Adjusted Diluted EPS of $0.58 for the Third-Quarter 2007 Represents an Increase of 7% Compared to the Same Period a Year Ago.
New Products Posted Significant Growth in Revenues; Overall Third-Quarter 2007 Revenues were Adversely Impacted by Loss of U.S. Exclusivity for Norvasc and Zoloft.
Worldwide Lipitor Revenues were $3.2 Billion in the Third Quarter of 2007 Compared to $3.3 Billion in the Third Quarter of 2006.
Pfizer Inc. posted third-quarter 2007 revenues of $12.0 billion, a 2% decline from the same period last year. The Company#s reported net income was $761 million in the third quarter of 2007, a decrease of 77% from the same period last year, primarily reflecting pre-tax charges of $2.8 billion related to the decision to exit Exubera, our inhaled insulin product to treat diabetes. Adjusted income for the third quarter of 2007 increased 1% to $4.0 billion compared to the third quarter of 2006.
"We are encouraged by our operating results in the third quarter, and we remain on track to achieve our full-year 2007 revenues and adjusted diluted EPS goals. Meanwhile, we made an important decision regarding Exubera, a product for which we initially had high expectations," said Jeff Kindler, Chairman and Chief Executive Officer. "Despite our best efforts, Exubera has failed to gain the acceptance of patients and physicians. We have therefore concluded that further investment in this product is unwarranted."
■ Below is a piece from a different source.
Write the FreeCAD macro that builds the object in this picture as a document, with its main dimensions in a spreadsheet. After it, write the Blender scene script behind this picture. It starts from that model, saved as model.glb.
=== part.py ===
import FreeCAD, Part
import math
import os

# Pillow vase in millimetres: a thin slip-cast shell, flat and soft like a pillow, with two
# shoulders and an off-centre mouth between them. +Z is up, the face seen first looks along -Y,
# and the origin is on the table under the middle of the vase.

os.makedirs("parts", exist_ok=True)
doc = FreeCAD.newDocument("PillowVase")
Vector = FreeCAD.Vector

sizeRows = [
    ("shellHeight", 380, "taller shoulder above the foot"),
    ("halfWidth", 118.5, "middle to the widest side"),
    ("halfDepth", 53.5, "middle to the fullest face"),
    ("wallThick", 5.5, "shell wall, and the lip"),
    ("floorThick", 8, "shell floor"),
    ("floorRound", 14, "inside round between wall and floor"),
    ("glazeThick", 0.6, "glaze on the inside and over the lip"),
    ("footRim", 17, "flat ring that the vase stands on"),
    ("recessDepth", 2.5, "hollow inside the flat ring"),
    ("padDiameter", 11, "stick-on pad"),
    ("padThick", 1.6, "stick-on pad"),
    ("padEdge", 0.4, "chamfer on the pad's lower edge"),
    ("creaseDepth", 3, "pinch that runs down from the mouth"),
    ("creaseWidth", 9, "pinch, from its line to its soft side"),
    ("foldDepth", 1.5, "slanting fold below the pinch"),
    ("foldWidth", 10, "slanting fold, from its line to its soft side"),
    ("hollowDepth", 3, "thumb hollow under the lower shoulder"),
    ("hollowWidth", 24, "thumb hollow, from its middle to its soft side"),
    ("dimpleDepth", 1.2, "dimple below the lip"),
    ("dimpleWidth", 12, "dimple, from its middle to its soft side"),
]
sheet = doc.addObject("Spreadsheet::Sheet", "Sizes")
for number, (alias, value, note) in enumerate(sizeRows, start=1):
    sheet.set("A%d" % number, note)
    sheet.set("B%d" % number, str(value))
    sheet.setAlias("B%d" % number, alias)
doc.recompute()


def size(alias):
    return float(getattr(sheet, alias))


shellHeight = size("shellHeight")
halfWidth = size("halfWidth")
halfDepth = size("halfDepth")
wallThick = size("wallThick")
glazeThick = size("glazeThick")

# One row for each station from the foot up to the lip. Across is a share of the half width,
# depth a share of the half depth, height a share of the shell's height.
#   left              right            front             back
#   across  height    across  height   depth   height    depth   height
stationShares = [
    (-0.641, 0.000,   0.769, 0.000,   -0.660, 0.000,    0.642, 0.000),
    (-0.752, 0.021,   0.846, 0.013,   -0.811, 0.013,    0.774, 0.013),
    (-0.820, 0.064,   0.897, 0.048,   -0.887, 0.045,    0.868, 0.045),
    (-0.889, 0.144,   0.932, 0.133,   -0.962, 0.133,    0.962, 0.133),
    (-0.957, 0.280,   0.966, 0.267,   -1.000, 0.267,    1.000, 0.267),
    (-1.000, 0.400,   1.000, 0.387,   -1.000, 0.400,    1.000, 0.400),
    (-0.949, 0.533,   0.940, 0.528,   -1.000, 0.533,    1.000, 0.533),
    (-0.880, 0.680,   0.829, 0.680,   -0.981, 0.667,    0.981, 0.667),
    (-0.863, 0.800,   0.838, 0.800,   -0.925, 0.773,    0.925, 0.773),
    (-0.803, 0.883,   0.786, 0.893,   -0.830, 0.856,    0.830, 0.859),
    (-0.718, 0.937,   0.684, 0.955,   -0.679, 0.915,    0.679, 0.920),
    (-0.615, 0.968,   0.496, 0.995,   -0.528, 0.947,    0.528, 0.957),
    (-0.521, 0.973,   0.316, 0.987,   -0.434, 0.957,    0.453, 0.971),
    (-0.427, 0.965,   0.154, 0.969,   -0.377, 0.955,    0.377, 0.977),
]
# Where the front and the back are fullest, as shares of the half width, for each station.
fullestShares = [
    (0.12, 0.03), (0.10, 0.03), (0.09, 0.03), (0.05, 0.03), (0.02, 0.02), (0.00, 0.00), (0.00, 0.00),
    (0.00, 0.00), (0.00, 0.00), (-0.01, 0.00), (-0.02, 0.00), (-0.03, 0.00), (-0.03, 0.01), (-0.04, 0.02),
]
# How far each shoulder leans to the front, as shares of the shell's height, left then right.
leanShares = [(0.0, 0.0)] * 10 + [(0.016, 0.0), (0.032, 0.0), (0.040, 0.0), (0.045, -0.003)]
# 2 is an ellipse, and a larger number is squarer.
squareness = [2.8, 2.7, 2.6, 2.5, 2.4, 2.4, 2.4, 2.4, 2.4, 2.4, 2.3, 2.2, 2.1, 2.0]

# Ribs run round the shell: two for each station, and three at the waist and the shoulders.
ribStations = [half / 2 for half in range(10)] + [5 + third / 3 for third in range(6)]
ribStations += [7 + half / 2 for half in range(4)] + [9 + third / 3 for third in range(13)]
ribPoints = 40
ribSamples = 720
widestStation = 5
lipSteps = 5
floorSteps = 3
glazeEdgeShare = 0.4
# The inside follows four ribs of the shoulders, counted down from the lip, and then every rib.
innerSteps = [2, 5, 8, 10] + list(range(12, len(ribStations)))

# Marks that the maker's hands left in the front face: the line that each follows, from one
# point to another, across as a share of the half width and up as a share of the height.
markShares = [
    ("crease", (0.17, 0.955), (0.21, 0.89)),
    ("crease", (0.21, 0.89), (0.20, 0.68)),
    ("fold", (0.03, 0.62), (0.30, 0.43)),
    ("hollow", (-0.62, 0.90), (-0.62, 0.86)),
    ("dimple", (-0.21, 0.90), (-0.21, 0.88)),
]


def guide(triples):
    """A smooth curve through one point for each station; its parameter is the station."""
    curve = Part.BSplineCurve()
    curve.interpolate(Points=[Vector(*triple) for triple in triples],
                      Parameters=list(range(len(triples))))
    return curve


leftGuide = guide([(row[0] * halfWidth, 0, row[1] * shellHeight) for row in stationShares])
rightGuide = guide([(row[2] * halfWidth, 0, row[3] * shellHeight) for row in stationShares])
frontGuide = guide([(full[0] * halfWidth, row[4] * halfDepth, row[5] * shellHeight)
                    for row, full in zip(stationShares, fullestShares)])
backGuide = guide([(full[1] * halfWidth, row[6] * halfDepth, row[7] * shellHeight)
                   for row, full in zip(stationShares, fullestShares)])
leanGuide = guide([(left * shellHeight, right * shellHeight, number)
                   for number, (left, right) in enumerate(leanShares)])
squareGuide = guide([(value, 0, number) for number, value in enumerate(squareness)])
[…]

"We will work with physicians to transition Exubera patients to other treatment options in the next three months. We remain committed to investing significant resources in the development of new and innovative medicines to manage diabetes, including monitoring inhalation technologies and other innovative delivery systems for insulin and other medicines."
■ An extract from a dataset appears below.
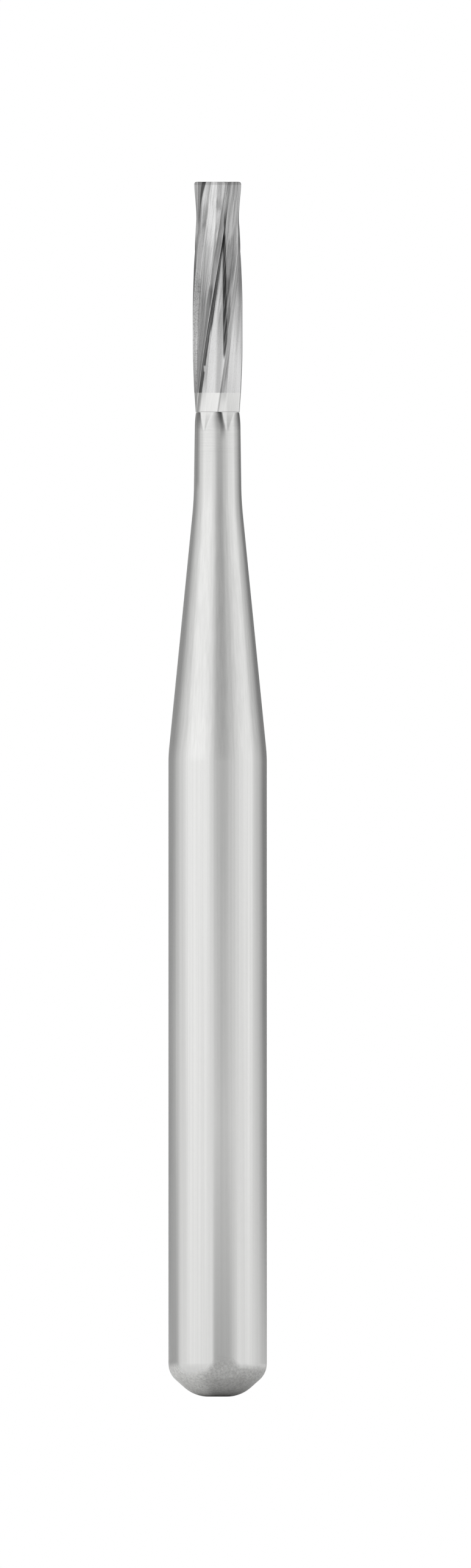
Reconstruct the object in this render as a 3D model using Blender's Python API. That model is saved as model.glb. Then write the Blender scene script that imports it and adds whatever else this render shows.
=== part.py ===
"""Dental bur: a plain fissure cutter with a friction-grip shank, 1.6 mm across.

Two pieces, brazed end to end: a tungsten carbide head with six ground blades,
and a steel shank whose top is the fluted stub that the head is brazed to.
The axis is Z, the cutting tip is up and the tail stands on Z = 0.
"""
import math

import bmesh
import bpy
from mathutils import Matrix, Vector

MM = 0.001

# Lengths along the axis
OVERALL_LENGTH = 19.74 * MM
HEAD_LENGTH = 3.74 * MM
STUB_LENGTH = 0.31 * MM
NECK_LENGTH = 1.44 * MM
CONE_LENGTH = 4.136 * MM

# Radii
BLADE_RADIUS = 0.403 * MM
TIP_RADIUS = 0.384 * MM
WAIST_RADIUS = 0.358 * MM
NECK_TOP_RADIUS = 0.368 * MM
NECK_BASE_RADIUS = 0.388 * MM
SHANK_RADIUS = 0.800 * MM

# The blades are a little lower in a waist just below the tip. Depths are from the tip
TIP_ROUND = 0.045 * MM
WAIST_DEPTH = 0.58 * MM
FULL_BLADE_DEPTH = 1.20 * MM
HEEL_DROP = 0.015 * MM

# Tail: a soft chamfer that ends in a small flat
CHAMFER_WIDTH = 0.427 * MM
CHAMFER_HEIGHT = 0.380 * MM

# How far each blend reaches along the sides of its corner
CHAMFER_TOP_BLEND = 0.160 * MM
CHAMFER_END_BLEND = 0.223 * MM
CONE_BASE_BLEND = 0.120 * MM
NECK_BASE_BLEND = 0.250 * MM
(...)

Frank D'Amelio, Chief Financial Officer, added, "The Exubera pre-tax charges of $2.8 billion related primarily to the write-off of assets associated with this product, as well as the accrual of other exit costs. More specifically, these charges are comprised of approximately $1.1 billion of intangible assets, $661 million of inventory, $454 million of fixed assets and $584 million of other exit costs."
Commenting on the financial performance in the just-ended quarter, Mr. Kindler said, "We are achieving our operational goals in the face of major revenue losses due to patent expirations in the U.S. Most of our new products along with the favorable impact of foreign exchange are contributing significantly toward offsetting these losses as evidenced by our year-to-date results."
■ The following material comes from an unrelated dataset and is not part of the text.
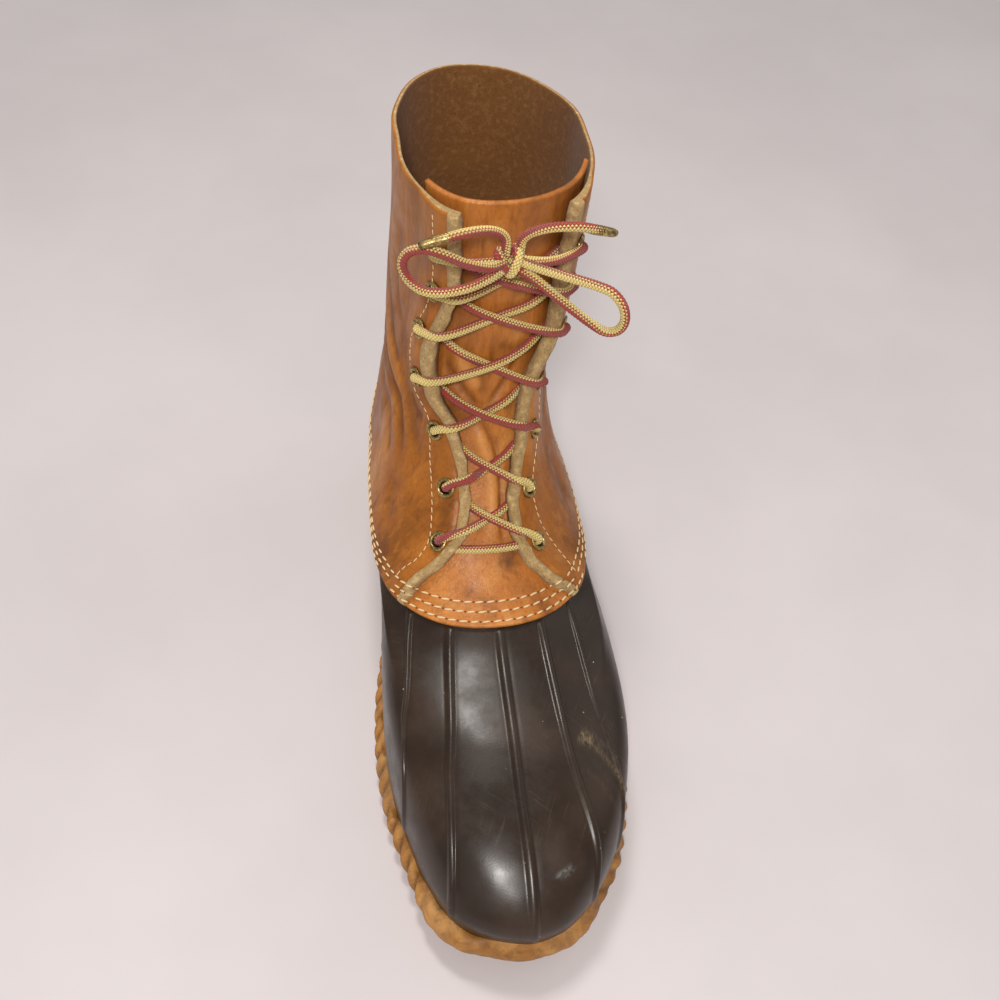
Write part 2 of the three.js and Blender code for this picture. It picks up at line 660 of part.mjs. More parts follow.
/** Insole lying on the sole inside the rubber shell. */
function insoleSolid() {
  const inset = FEATHER_INSET + RUBBER + 2 * SEAT_GAP;
  const thickness = 4;
  const rounds = evenRounds(48);
  const loopAt = (z) => rounds.map((round) => {
    const [x, y] = outlinePoint(round, inset);
    return new THREE.Vector3(x, y, featherZ(y) + z);
  });
  const low = loopAt(0);
  const high = loopAt(thickness);
  const body = new Body();
  body.strip(low, high, true);
  capLoop(body, low, false);
  capLoop(body, high, true);
  return body.solid();
}

const tongueOut = (up) => leatherOut(up) - LEATHER - 2 * GAP;

/** Tongue behind the throat. */
function tongueSolid(room) {
  const columns = 12;
  const ups = [TONGUE_TUCK, 4.9, 5.2, 5.5, 5.8, 6.1, 6.4, 6.75, 7.15, 7.6, TONGUE_TOP];
  const rowAt = (up, out) => {
    const half = lerp(TONGUE_HALF_LOW, TONGUE_HALF_TOP, smooth(TONGUE_TUCK, TONGUE_WIDE_UP, up));
    const middle = (throatMedial(up) + throatLateral(up)) / 2;
    return Array.from({ length: columns + 1 }, (_, i) =>
      skinPoint(middle + lerp(-half, half, i / columns), up, out));
  };
  const outer = ups.map((up) => rowAt(up, tongueOut(up)));
  const inner = ups.map((up) => rowAt(up, tongueOut(up) - LEATHER));
  return wallBody(outer, inner, false).solid().subtract(room);
}

/** Point over an eyelet where a lace comes out of it. */
function overEyelet(eyelet) {
  return eyelet.point.clone().addScaledVector(eyelet.axis, GAP + EYELET_LIP + LACE_CLEARANCE + LACE / 2);
}

/** A strand of lace from an eyelet, over its cut edge and the tongue, to just short of the other cut edge. */
function strandPoints(side, row, over) {
  const from = eyeletPlace(side, row);
  const to = eyeletPlace(-side, row + 1);
  const lift = LACE_CLEARANCE + LACE / 2;
  const edgeFrom = side > 0 ? throatLateral : throatMedial;
  const edgeTo = side > 0 ? throatMedial : throatLateral;
  const at = (share) => ({ round: lerp(from.round, to.round, share), up: lerp(from.up, to.up, share) });
  const shareWhere = (edge) => {
    let share = 0;
    while (share < 1 && side * (at(share).round - edge(at(share).up)) > 0) share += 0.002;
    return share;
  };
  const leave = shareWhere(edgeFrom);
  const arrive = shareWhere(edgeTo);
  const onTongue = (share, more) => {
    const { round, up } = at(share);
    return skinPoint(round, up, tongueOut(up) + lift + more);
  };
  const beforeEdge = facingPlace(side, at(leave * 0.55).up, EYELET_FROM_EDGE * 0.45);
  const edgeUp = at(leave).up;
  const edgeOut = leatherOut(edgeUp) + facingRaise(edgeUp) + throatFlare(edgeUp) + lift;
  const crossLift = over ? LACE - GAP : 0;
  return [
    overEyelet(from),
    skinPoint(beforeEdge.round, beforeEdge.up, beforeEdge.out + lift),
    skinPoint(at(leave * 1.04).round, edgeUp, edgeOut + 2 * GAP),
    onTongue(lerp(leave, arrive, 0.5), crossLift),
    onTongue(lerp(leave, arrive, 0.76), crossLift * 0.3),
  ];
}

/** Crossing of the two strands between one pair of eyelets and the next. */
function crossSolid(row) {
  const lateralOver = row !== 3;
  const strands = SIDES.map(({ side }) => {
    const over = (side > 0) === lateralOver;
    return tubeSolid(strandPoints(side, row, over), LACE / 2, 6);
  });
  return strands[0].add(strands[1]);
}

/** Straight bar of lace across the plug, just under the lowest eyelets. */
function barSolid() {
  const up = EYELET_ROWS[0] - 0.02;
  const out = leatherOut(up) + GAP + LACE / 2;
  const points = [0.16, 0.5, 0.84].map((share) =>
    skinPoint(lerp(throatMedial(up), throatLateral(up), share), up, out + 0.3));
  return tubeSolid(points, LACE / 2, 4);
}

const knotCentre = skinPoint(KNOT_ROUND, KNOT_UP, KNOT_OUT);

/** The knot's ball, grown on all sides by more. */
function ballSolid(more) {
  const ball = new THREE.SphereGeometry(1, 8, 6);
  ball.scale(...KNOT_SIZE.map((radius) => radius + more));
  ball.translate(knotCentre.x, knotCentre.y, knotCentre.z);
  const body = new Body();
  const position = ball.getAttribute('position');
  const index = ball.getIndex();
  const at = (i) => new THREE.Vector3().fromBufferAttribute(position, index.getX(i));
  for (let i = 0; i < index.count; i += 3) body.triangle(at(i), at(i + 1), at(i + 2));
  return body.solid();
}

/** Knot with the two strands that come to it from the top eyelets. */
function knotSolid() {
  let solid = ballSolid(0);
  for (const { side } of SIDES) {
    const eyelet = eyeletPlace(side, EYELET_ROWS.length - 1);
    const before = facingPlace(side, eyelet.up + 0.05, EYELET_FROM_EDGE * 0.45);
    const points = [
      overEyelet(eyelet),
      skinPoint(before.round, before.up, before.out + LACE_CLEARANCE + LACE / 2),
      skinPoint(lerp(before.round, KNOT_ROUND, 0.5), eyelet.up + 0.12, KNOT_OUT - 1),
      knotCentre.clone(),
    ];
    solid = solid.add(tubeSolid(points, LACE / 2, 5));
  }
  return solid;
}

/** A bow piece through offsets from the knot's centre, cut off at the knot's face. */
function bowSolid(offsets, segments) {
  const points = offsets.map(([x, y, z]) => knotCentre.clone().add(new THREE.Vector3(x, y, z)));
  return tubeSolid(points, LACE / 2, segments).subtract(ballSolid(GAP));
}

const boot = new THREE.Group();
const solids = {};

const room = upperSolid(GAP);
let upper = upperSolid(0);
for (const { point, axis, wall } of EYELETS) {
  const hole = EYELET_BARREL + GAP;
  const seat = EYELET_FLANGE + GAP;
  const profile = [[0, -wall - 2], [hole, -wall - 2], [hole, 0], [seat, 0], [seat, 3], [0, 3]];
  upper = upper.subtract(turnedSolid(profile, EYELET_SIDES, point, axis));
}
boot.add(meshOf('upper', upper, COLOURS.leather, 0.55));
boot.add(meshOf('rubber_bottom', rubberSolid(room), COLOURS.rubber, 0.4));
boot.add(meshOf('outsole', outsoleSolid(), COLOURS.sole, 0.7));
boot.add(meshOf('insole', insoleSolid(), COLOURS.lining, 0.9));
boot.add(meshOf('tongue', tongueSolid(room), COLOURS.plug, 0.55));

for (const { name, point, axis, wall } of EYELETS) {
  const lip = GAP + EYELET_LIP;
  const profile = [
    [EYELET_HOLE, -wall], [EYELET_BARREL, -wall], [EYELET_BARREL, GAP], [EYELET_FLANGE, GAP],
    [EYELET_FLANGE - 0.4, lip], [EYELET_HOLE, lip],
  ];
  boot.add(meshOf(name, turnedSolid(profile, EYELET_SIDES, point, axis), COLOURS.brass, 0.4, 1));
}

boot.add(meshOf('lace_bar', barSolid(), COLOURS.lace, 0.8));
for (let row = 0; row + 1 < EYELET_ROWS.length; row++) {
  boot.add(meshOf(`lace_cross_${row + 1}`, crossSolid(row), COLOURS.lace, 0.8));
}
boot.add(meshOf('lace_knot', knotSolid(), COLOURS.lace, 0.8));
boot.add(meshOf('lace_loop_outer', bowSolid(LOOP_OUTER, 13), COLOURS.lace, 0.8));
boot.add(meshOf('lace_loop_inner', bowSolid(LOOP_INNER, 13), COLOURS.lace, 0.8));
boot.add(meshOf('lace_end_outer', bowSolid(END_OUTER, 7), COLOURS.lace, 0.8));
boot.add(meshOf('lace_end_inner', bowSolid(END_INNER, 7), COLOURS.lace, 0.8));

export default boot;
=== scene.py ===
"""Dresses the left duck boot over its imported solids, and sets its floor, light and camera."""
import logging
import math
from dataclasses import dataclass
from enum import Enum
from typing import Callable, Sequence, Union

import bmesh
import bpy
import numpy as np
from mathutils import Matrix, Vector


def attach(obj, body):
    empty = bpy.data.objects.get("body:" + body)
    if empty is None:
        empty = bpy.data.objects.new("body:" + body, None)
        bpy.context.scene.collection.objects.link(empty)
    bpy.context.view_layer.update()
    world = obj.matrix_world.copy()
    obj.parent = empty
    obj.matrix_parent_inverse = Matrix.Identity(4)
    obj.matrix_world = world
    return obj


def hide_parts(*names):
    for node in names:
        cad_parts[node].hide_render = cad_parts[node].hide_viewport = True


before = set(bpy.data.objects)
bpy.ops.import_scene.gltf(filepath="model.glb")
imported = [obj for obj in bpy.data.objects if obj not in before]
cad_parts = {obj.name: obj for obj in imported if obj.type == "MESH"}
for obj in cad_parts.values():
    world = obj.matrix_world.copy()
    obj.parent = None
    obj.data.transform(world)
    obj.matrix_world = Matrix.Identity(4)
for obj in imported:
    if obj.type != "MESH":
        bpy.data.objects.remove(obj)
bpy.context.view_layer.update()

Array = np.ndarray
Place = tuple[float, float]
Socket = bpy.types.NodeSocket
Value = Union[Socket, float, tuple[float, ...]]
Inputs = dict[Union[str, int], Value]
Table = list[list[bmesh.types.BMVert]]
Layers = dict[str, bmesh.types.BMLayerItem]

MM = 0.001
LOG = logging.getLogger("boot")


class Side(Enum):
    """The two sides of the foot; the value is the sign of X."""

    OUTER = 1
    INNER = -1

    @property
    def other(self) -> "Side":
        """The side across the foot."""
        return Side.INNER if self is Side.OUTER else Side.OUTER


def smooth(low: float, high: float, x: Union[Array, float]) -> Array:
    """Smooth step from 0 at low to 1 at high.

    Args:
        low: Where the step begins.
        high: Where it ends.
        x: Places to read it at.

    Returns:
        The step's height at each place.
    """
    u = np.clip((np.asarray(x, float) - low) / (high - low), 0.0, 1.0)
    return u * u * (3.0 - 2.0 * u)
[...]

Mr. Kindler continued, "While optimizing revenues from our in-line products and generating strong growth from our new products, we remain focused on driving a series of fundamental changes in the Company to improve our performance and achieve a lower, more flexible cost base. We are making substantial progress on these priorities. For example, our reduction in adjusted selling, informational and administrative expenses this year is expected to exceed our previous forecast on a constant currency basis."
"However, we need to deliver better results, continue to make tough decisions about allocating our capital wisely, and bring more new products to the market as quickly as possible. Doing all of this will put Pfizer on the right course and build value for our shareholders."